A biodiversity lesson from India

November 28, 2017 1 Comment

We tread softly behind our guide, taking care not to make the dry leaves crackle and alarm the birds around the Chambal Lodge estate.  He points upwards, to a branch where owls are asleep (it’s mid-afternoon, and we’re surprised to see owls at all).  A large Scops owl sits stock still, and stares at us with the cruel indifference of a CCTV camera.  Nearby an owlet’s asleep, or pretending to be.  In another tree fruit bats hang like black paper sacks, waiting for dusk before they stir and search for food.  Other birds, unseen, call from inside the woodland cover.

Our guide’s a naturalist with a special interest in birds.  His eyes are ten times more acute than mine, and trained by experience to spot the species, gender and age of a bird from fifty yards.  From time to time he hands us his old binoculars or points to a picture of the bird we can just make out in the distance, in his large Birds of India book.  I can see he’s ticked the ones he’s seen locally: it’s a large proportion of the total.

We pad past a termite nest.  It looks like a miniature palace built of earth, with towers, gates and walls, but all the workers have finished for the day and it seems deserted. Then we’re led into a large field separating the wood from the long wall that encircles the village.  Along the field edge is a different set of birds, some flocking like sparrows, other in pairs or solitary.  A white egret stands alone in a field, unconcerned by the farmer working nearby.  Other birds gather around the water irrigating part of his field.  By the time we return, around five o’clock and the sun beginning to sink, we’ve spotted at least fifty or sixty of the bird species listed in the catalogue of Chambal birds we’ve been given.  We turn a corner and at the end of a long path ahead of us stands a jungle cat, until he’s disturbed by another walker.

Next day we set off by car for the Chambal river.  Past small villages, rather tidier than the market towns we passed through to reach the Lodge yesterday from Agra, and then through desert land cut by what the locals call ‘ravines’, dry gulches lined with scrub.  Eventually the river, slow, grey and wide, opens in front of us: it’s already travelled hundreds of (unpolluted) kilometres from western Madhya Pradesh before we see it.  We’re in the National Chambal Sanctuary, a 400 kilometre stretch of the river and its shores.  Two boats are waiting, each with a pilot.  We board one of them and head slowly up river, our naturalist guide’s binoculars already scanning the banks.

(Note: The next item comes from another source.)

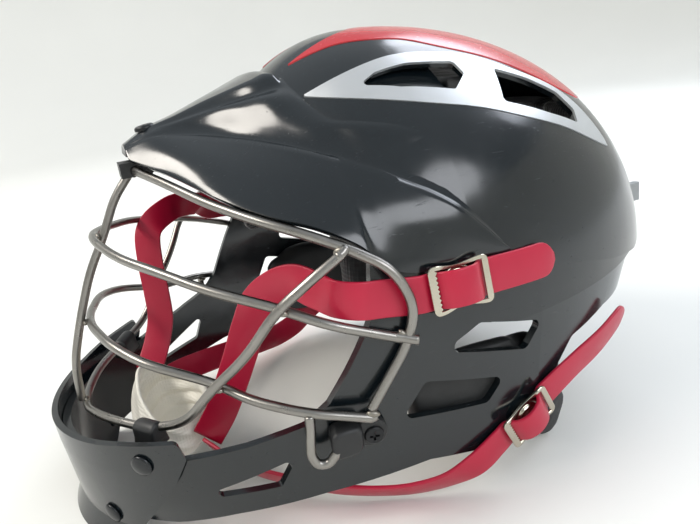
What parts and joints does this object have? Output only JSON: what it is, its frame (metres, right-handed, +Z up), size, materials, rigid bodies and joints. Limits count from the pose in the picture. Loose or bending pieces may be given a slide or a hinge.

The banks are of bare, brown earth, in parts steep-sided with some sporadic foliage.  A few people are dotted about them, cutting firewood, carrying loads, guiding cattle along the waterside. The river, like the air, is completely still, its surface broken only occasionally by fish or, once, a freshwater dolphin.  Within minutes the bird count has risen to ten, then twenty.  The opposite bank then looks more promising and the boat flits there to search for more birds.  The motor shuts down and we wait in silence for things to happen.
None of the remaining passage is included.